The Attempt at a Solution

(sec^2(x)-1)/(2cos2x-2) still 0/0
2sec^2(x)tan(x)/(-4sin(2x)) still 0/0

I have pain stakingly taken the derivative twice more and it simply does not seem to reach any end. All help is very much appreciated!

 

[Dick]

You are going to get a nonzero denominator at the next derivative after you've shown. It's a cosine.

 

[moloko]

You are correct and this does give me a non 0/0 answer but the answer is wrong according to the book. It should be -1/4.

My next derivative is:

(2*(2sec^2(x)tan(x))*tan(x))/(-8cos(2x))

In simpler terms

(4sec^2(x)tan^2(x))/(-8cos(2x))

The numerator becomes 0 with the limit and the demoninator becomes -8, making the limit 0.

Thanks

 

[Dick]

Why aren't you using the product rule on the numerator? What ARE you doing?

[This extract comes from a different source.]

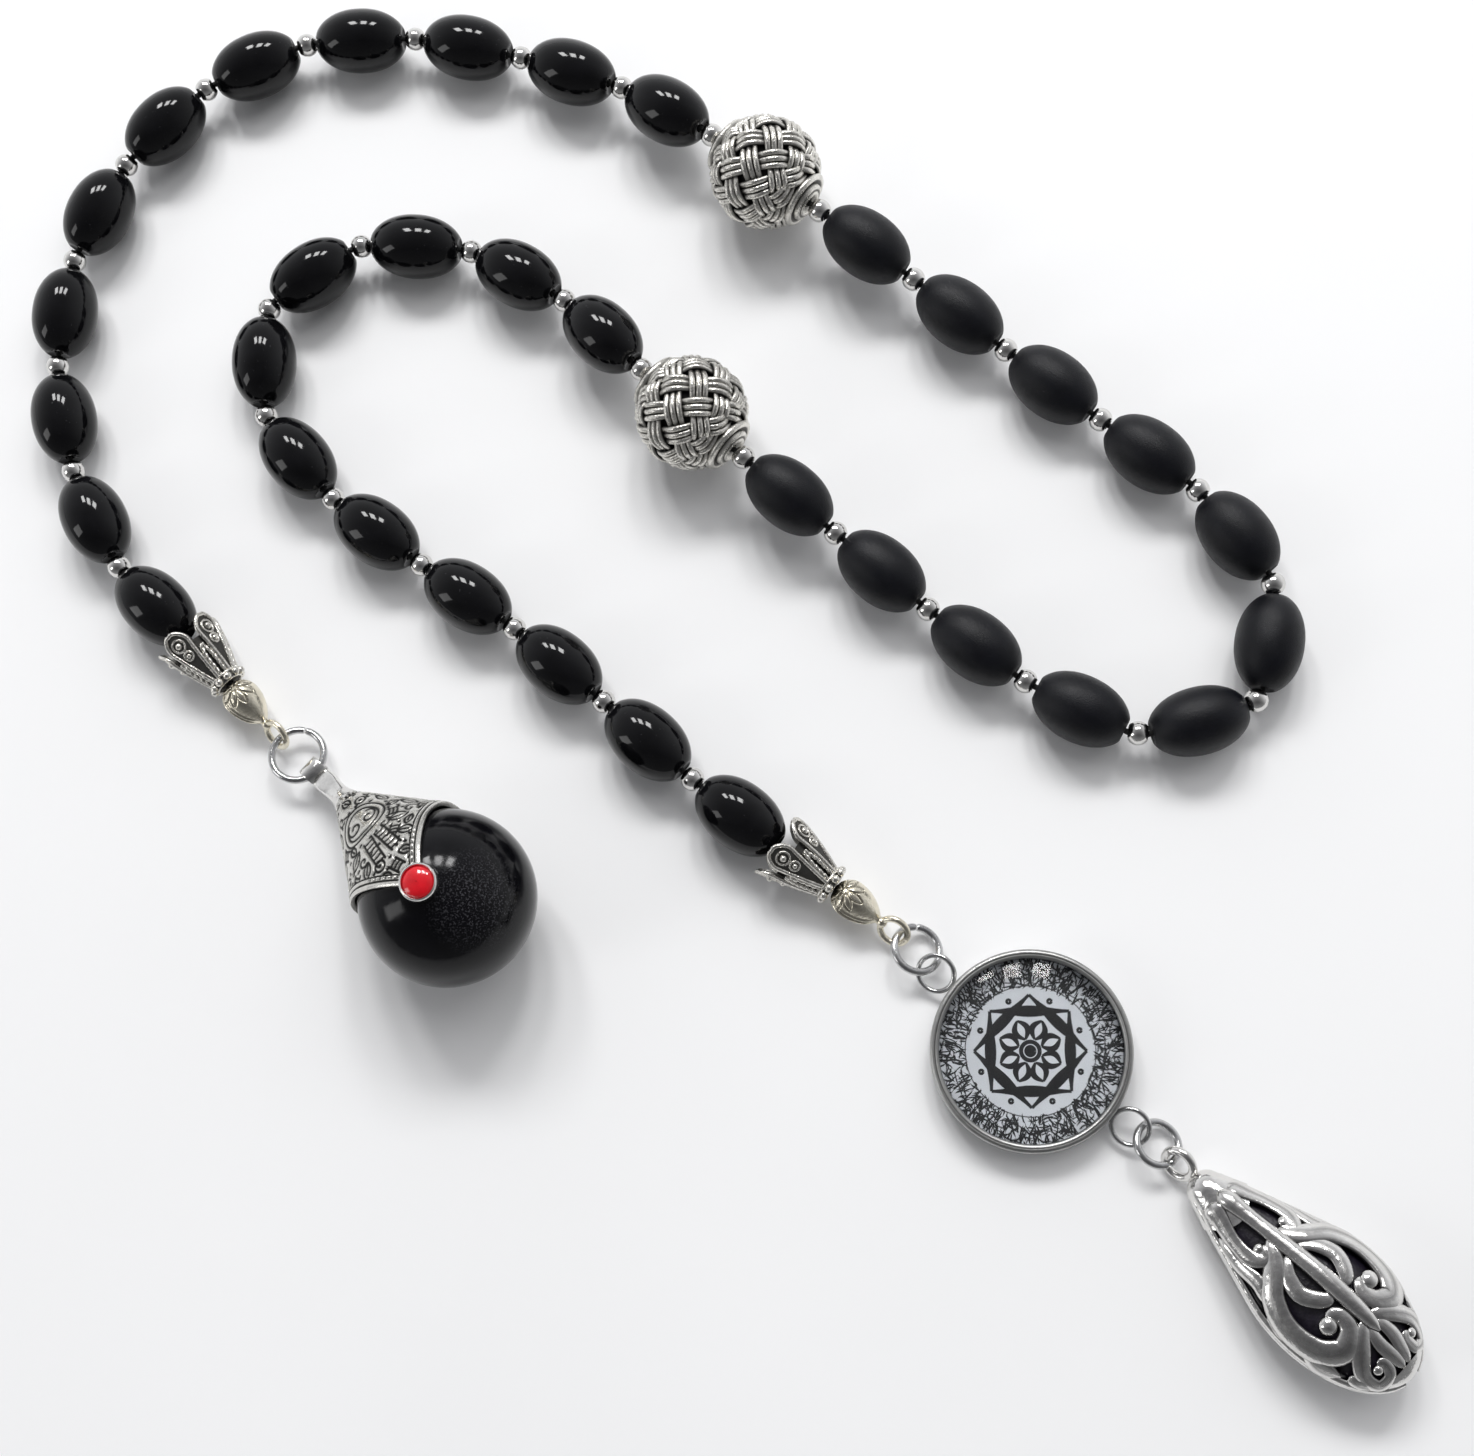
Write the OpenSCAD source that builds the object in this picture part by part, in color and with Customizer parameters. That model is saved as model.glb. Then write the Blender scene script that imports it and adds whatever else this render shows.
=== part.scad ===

The derivative of the tan(x) term will be nonzero.

 

[moloko]

I apologize, that was a careless mistake.

I'll post my solution if it's of any help to anyone...

the numerator becomes 2(sec^2(x)tan^2(x) + sec^2(x)),
which of course goes to 2 when pushed to 0
leaving 2/-8, or -1/4

Thank you so much!